TASK DESCRIPTION
Print the data that follows exactly.
** start of AVAILABLE DATA **
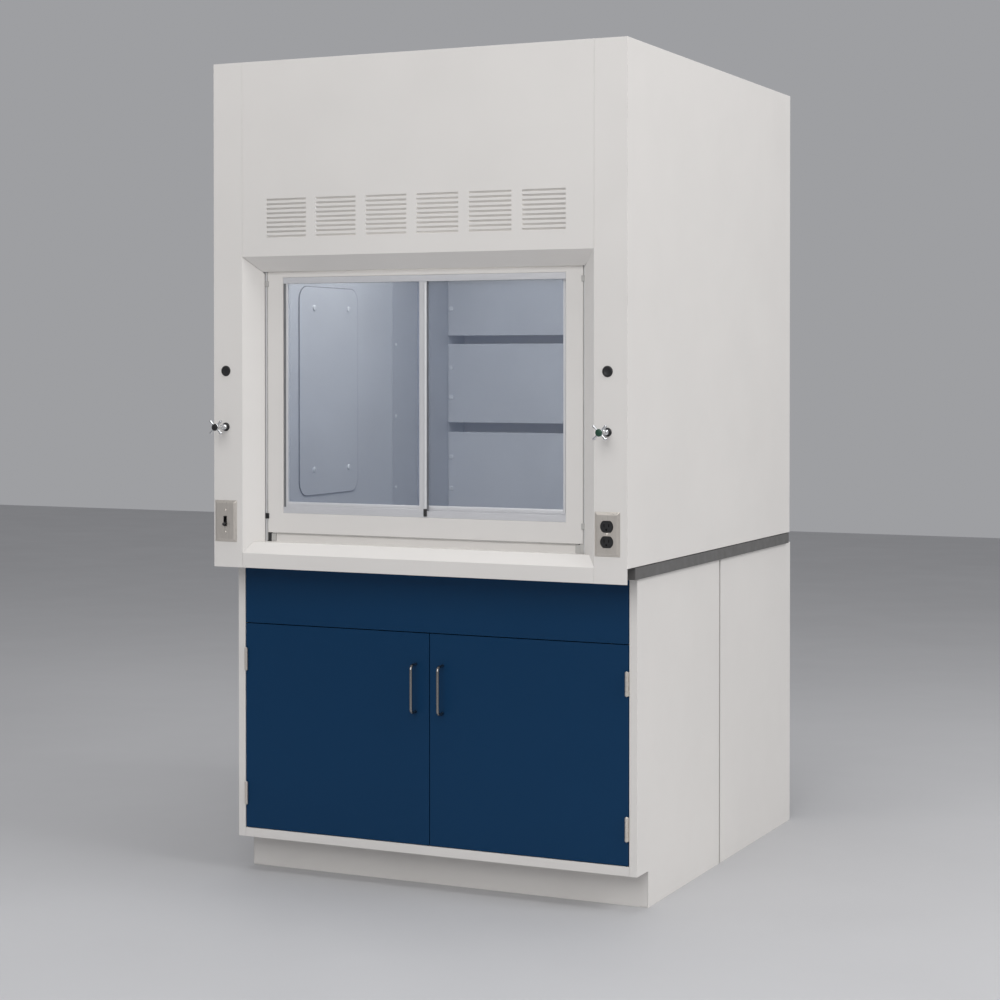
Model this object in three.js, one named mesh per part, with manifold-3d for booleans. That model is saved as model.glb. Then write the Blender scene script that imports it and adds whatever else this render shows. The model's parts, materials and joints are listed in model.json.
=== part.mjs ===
// A four-foot bench fume hood on a flammables base cabinet, in millimetres.
// X runs to the hood's right as its user faces it, Y runs to the back, Z is up.
// Inside this file y = 0 is the hood's front face. The last group moves everything
// so that the origin is on the floor, at the middle of the overall footprint.
import * as THREE from 'three';
import { mergeVertices } from 'three/addons/utils/BufferGeometryUtils.js';
import Module from 'manifold-3d';

const wasm = await Module();
wasm.setup();

// ---- Driving dimensions ----
const GAP = 0.3; // air between pieces that touch
const SHEET = 2; // folded steel sheet
const HALF_WIDTH = 609.6; // half of a 48 inch hood
const HOOD_BACK = 1350;
const HOOD_TOP = 2234;
const FASCIA_BOTTOM = 857;

const BASE_HALF = 596.5;
const BASE_FRONT = 104;
const BASE_TOP = 863;
const CABINET_BACK = 736;
const REAR_FRONT = 747;
const REAR_BACK = 1398;
const STILE = 22; // width of the cabinet's front edge
const TOE_HEIGHT = 96;
const TOE_DEPTH = 79;
const RAIL_TOP = 121; // top of the rail under the doors

const WORKTOP_THICK = 31.7;
const WORKTOP_TOP = BASE_TOP + GAP + WORKTOP_THICK;
const SIDE_BOTTOM = WORKTOP_TOP + SHEET;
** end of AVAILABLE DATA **
COMPLETE OUTPUT
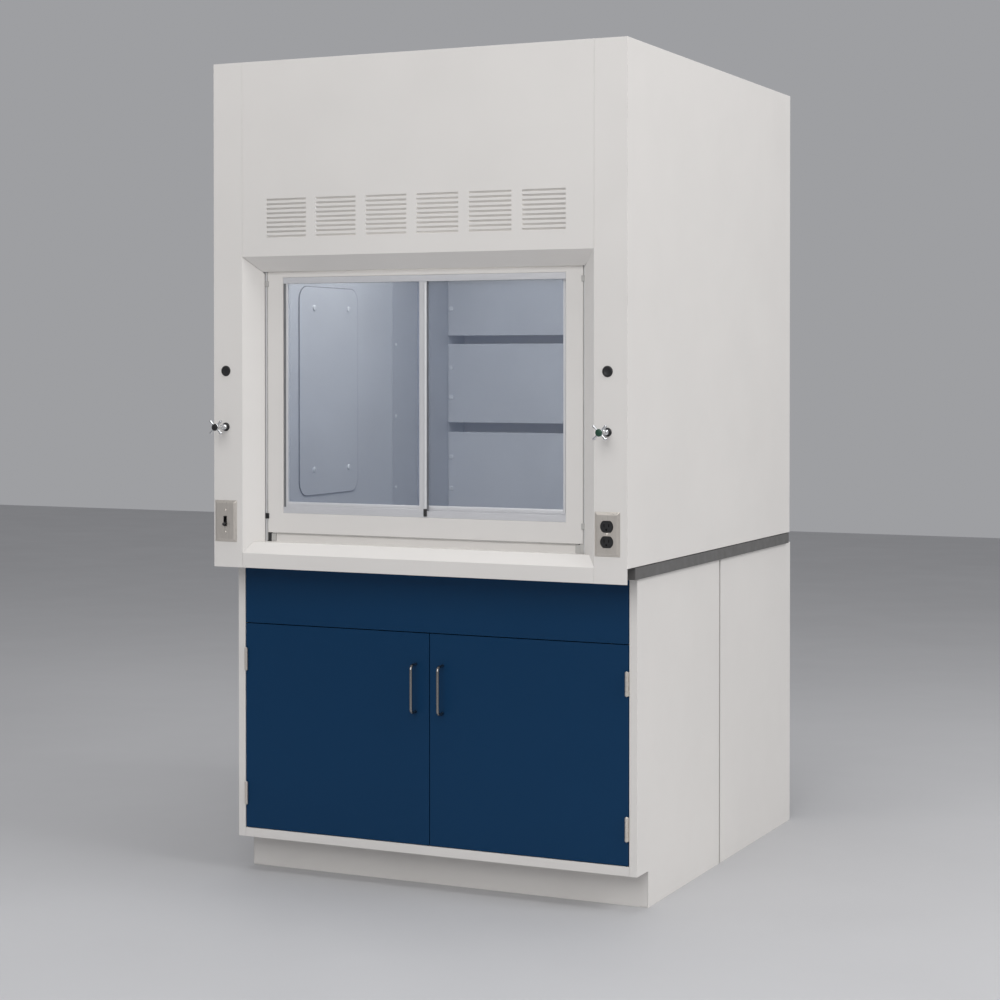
Model this object in three.js, one named mesh per part, with manifold-3d for booleans. That model is saved as model.glb. Then write the Blender scene script that imports it and adds whatever else this render shows. The model's parts, materials and joints are listed in model.json.
=== part.mjs ===
// A four-foot bench fume hood on a flammables base cabinet, in millimetres.
// X runs to the hood's right as its user faces it, Y runs to the back, Z is up.
// Inside this file y = 0 is the hood's front face. The last group moves everything
// so that the origin is on the floor, at the middle of the overall footprint.
import * as THREE from 'three';
import { mergeVertices } from 'three/addons/utils/BufferGeometryUtils.js';
import Module from 'manifold-3d';

const wasm = await Module();
wasm.setup();

// ---- Driving dimensions ----
const GAP = 0.3; // air between pieces that touch
const SHEET = 2; // folded steel sheet
const HALF_WIDTH = 609.6; // half of a 48 inch hood
const HOOD_BACK = 1350;
const HOOD_TOP = 2234;
const FASCIA_BOTTOM = 857;

const BASE_HALF = 596.5;
const BASE_FRONT = 104;
const BASE_TOP = 863;
const CABINET_BACK = 736;
const REAR_FRONT = 747;
const REAR_BACK = 1398;
const STILE = 22; // width of the cabinet's front edge
const TOE_HEIGHT = 96;
const TOE_DEPTH = 79;
const RAIL_TOP = 121; // top of the rail under the doors

const WORKTOP_THICK = 31.7;
const WORKTOP_TOP = BASE_TOP + GAP + WORKTOP_THICK;
const SIDE_BOTTOM = WORKTOP_TOP + SHEET;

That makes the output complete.